[Records excerpted from a collection]

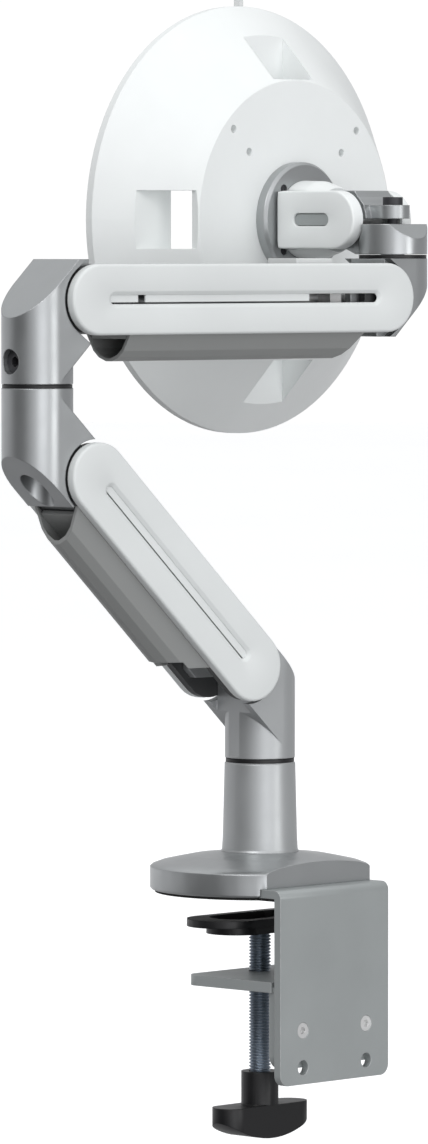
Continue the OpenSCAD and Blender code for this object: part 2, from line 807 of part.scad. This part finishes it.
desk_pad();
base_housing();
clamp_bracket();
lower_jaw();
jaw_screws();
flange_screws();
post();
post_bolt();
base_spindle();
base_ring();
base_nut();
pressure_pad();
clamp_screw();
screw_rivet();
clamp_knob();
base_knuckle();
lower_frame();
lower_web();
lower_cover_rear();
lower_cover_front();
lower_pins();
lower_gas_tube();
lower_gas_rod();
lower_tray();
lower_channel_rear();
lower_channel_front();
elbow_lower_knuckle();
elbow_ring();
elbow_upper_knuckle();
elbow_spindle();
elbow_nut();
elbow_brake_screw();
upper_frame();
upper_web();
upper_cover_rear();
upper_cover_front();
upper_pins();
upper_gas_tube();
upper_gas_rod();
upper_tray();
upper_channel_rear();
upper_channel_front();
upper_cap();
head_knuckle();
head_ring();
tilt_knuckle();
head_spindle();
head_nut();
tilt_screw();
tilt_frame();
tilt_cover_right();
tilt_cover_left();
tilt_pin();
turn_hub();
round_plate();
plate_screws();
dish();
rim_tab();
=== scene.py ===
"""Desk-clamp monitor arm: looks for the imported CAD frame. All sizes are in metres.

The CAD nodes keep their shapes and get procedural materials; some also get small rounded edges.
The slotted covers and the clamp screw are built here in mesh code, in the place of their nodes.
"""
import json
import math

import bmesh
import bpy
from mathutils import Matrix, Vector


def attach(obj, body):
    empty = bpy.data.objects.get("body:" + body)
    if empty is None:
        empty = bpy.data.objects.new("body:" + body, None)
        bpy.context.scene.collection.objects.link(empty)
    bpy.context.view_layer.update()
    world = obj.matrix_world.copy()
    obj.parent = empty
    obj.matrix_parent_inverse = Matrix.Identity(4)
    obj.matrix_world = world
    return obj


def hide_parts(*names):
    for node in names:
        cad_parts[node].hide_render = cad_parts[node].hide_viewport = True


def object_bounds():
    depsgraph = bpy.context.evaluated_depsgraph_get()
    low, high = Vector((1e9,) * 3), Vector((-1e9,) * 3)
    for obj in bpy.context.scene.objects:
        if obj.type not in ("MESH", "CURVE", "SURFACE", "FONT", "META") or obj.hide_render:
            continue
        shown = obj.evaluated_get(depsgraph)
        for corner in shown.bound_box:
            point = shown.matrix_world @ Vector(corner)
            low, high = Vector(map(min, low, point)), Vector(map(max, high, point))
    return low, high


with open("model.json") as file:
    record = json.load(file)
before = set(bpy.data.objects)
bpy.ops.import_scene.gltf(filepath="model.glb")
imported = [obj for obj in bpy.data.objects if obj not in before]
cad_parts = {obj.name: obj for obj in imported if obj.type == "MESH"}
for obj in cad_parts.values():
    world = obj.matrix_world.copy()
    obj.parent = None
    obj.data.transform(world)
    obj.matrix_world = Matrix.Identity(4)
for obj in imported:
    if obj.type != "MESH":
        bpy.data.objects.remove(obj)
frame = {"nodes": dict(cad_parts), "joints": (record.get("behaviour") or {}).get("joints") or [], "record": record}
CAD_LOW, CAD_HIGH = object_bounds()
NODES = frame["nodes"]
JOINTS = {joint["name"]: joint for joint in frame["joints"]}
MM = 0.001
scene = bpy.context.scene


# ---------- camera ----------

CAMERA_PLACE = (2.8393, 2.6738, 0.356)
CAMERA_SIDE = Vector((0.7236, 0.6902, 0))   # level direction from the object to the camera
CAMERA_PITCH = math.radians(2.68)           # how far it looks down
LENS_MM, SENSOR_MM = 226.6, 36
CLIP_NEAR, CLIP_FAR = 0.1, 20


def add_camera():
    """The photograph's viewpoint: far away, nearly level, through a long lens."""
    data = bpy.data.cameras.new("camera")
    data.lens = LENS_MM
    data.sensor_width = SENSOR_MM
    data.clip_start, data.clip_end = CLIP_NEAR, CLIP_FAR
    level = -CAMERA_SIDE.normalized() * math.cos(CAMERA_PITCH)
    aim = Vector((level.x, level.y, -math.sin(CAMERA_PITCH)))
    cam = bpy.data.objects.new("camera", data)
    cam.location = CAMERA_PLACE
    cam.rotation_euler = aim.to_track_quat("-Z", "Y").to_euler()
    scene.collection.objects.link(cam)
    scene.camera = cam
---
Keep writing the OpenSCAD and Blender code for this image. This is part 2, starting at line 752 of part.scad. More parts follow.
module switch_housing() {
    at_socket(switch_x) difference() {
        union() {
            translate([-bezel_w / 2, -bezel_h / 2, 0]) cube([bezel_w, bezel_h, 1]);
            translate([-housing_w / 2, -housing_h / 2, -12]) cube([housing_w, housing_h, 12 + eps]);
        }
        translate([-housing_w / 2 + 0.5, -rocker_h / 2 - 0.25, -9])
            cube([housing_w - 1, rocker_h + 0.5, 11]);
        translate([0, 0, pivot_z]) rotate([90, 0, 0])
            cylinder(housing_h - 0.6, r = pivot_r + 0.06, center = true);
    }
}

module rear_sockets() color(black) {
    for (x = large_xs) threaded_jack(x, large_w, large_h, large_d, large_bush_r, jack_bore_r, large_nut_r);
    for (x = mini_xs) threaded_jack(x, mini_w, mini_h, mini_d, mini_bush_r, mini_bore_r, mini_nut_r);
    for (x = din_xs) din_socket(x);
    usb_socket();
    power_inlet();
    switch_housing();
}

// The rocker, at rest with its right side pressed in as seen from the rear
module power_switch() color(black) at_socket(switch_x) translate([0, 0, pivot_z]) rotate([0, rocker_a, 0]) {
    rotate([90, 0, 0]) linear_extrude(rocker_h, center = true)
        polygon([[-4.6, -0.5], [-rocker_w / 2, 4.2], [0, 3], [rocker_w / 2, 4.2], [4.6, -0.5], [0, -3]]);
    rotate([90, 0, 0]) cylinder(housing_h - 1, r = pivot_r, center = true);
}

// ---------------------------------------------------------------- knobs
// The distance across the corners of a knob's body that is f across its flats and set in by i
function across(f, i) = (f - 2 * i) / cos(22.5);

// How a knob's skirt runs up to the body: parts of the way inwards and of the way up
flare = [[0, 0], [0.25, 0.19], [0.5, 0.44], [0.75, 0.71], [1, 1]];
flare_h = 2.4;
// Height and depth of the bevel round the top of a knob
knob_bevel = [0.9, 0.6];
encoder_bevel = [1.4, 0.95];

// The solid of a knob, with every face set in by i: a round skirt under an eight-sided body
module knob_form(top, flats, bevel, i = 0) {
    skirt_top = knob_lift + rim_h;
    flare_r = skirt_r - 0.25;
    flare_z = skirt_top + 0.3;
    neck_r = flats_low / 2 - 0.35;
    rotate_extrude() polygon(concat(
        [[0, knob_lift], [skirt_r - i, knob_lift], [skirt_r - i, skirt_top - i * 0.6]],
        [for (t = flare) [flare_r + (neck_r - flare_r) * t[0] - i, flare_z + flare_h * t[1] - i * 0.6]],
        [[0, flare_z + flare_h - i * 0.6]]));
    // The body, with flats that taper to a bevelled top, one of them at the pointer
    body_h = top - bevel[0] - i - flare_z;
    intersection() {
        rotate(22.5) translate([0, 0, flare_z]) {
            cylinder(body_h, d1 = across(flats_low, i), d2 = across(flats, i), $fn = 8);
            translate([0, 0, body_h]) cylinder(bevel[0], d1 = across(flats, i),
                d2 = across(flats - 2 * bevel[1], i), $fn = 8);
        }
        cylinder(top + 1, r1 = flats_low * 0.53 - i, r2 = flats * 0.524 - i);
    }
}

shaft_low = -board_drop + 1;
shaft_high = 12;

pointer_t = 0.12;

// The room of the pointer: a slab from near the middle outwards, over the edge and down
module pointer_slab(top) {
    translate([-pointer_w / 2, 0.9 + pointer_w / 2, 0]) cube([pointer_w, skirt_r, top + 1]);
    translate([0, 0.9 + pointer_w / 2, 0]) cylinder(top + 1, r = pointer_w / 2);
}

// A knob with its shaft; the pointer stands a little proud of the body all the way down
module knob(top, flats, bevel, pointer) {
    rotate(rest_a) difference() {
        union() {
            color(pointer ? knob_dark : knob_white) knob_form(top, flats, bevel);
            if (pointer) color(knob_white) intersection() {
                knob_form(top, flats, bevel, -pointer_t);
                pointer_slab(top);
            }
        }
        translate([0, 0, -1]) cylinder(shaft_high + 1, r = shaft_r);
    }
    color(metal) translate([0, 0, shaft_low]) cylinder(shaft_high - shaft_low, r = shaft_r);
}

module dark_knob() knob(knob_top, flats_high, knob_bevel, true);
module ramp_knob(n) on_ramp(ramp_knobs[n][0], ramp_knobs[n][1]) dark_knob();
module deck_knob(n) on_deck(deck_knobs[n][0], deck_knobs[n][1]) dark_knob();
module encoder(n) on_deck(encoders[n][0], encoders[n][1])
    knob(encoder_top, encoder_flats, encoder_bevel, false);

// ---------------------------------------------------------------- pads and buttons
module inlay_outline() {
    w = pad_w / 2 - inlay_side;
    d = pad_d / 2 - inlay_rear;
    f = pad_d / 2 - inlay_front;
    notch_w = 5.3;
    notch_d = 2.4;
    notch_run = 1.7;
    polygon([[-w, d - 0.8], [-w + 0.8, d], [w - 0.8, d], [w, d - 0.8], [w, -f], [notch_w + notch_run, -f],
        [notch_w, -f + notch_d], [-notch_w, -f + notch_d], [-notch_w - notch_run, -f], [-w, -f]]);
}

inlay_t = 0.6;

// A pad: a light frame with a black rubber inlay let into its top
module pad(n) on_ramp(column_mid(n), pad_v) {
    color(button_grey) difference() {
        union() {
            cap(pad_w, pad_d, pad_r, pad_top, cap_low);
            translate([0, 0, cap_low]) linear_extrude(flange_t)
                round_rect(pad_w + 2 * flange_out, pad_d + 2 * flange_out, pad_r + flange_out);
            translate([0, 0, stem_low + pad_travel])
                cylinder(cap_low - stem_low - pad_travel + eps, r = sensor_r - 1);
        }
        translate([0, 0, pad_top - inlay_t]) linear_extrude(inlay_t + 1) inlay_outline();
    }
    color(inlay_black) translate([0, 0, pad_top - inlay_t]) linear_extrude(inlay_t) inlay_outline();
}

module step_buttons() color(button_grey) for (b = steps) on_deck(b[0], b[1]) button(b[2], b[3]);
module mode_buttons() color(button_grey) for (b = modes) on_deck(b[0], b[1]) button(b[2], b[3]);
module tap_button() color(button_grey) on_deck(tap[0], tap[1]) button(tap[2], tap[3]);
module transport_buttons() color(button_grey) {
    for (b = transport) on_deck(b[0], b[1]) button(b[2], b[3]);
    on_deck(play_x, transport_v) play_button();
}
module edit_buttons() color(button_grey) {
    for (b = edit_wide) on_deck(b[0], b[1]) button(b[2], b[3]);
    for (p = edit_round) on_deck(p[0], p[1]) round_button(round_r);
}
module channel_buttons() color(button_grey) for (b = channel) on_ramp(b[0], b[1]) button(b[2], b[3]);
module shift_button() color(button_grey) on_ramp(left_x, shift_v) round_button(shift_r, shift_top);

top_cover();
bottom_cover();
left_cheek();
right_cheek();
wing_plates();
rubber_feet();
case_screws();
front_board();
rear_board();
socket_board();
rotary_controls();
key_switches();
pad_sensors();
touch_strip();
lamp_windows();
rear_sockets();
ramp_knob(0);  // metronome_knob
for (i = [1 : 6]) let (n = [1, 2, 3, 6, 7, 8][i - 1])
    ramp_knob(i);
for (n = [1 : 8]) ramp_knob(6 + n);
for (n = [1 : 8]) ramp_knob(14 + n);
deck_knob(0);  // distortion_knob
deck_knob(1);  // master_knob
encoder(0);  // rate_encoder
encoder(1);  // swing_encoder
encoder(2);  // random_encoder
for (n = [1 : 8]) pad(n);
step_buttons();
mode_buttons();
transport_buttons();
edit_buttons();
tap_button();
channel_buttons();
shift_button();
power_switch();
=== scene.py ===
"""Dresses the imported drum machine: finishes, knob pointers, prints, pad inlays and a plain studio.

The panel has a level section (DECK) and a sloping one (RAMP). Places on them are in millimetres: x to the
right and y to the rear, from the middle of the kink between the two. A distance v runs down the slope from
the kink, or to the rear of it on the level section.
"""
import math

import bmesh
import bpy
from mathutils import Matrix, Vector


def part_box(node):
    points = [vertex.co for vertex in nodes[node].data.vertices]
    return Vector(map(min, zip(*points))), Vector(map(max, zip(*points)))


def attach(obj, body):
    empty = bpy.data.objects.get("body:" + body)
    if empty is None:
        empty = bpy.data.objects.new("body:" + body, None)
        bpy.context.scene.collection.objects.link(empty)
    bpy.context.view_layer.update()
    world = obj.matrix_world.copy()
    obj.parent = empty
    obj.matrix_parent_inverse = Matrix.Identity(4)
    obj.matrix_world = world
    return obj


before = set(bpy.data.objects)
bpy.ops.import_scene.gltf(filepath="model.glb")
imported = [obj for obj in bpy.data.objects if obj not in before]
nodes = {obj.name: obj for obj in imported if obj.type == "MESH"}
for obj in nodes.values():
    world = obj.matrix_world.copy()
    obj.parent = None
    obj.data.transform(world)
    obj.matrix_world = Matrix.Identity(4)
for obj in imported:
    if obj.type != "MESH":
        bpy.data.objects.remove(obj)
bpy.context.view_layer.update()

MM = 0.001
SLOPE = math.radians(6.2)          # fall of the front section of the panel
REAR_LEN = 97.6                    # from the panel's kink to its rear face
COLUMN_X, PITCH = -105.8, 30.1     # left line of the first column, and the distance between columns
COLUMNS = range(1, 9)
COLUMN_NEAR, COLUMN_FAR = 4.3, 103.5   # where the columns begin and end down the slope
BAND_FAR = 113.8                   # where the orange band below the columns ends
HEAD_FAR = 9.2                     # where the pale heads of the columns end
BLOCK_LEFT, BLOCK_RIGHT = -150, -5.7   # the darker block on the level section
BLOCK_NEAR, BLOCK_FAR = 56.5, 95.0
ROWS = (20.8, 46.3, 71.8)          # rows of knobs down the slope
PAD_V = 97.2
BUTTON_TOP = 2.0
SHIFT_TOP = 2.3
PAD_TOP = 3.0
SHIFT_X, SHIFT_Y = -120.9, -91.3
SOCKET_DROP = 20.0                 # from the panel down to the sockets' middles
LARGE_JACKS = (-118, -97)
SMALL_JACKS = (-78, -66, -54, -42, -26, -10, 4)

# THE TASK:
Check each line of the entries above for the word "joints". List the ones that have it.

# PROBLEM SOLUTION:
frame = {"nodes": dict(cad_parts), "joints": (record.get("behaviour") or {}).get("joints") or [], "record": record}
JOINTS = {joint["name"]: joint for joint in frame["joints"]}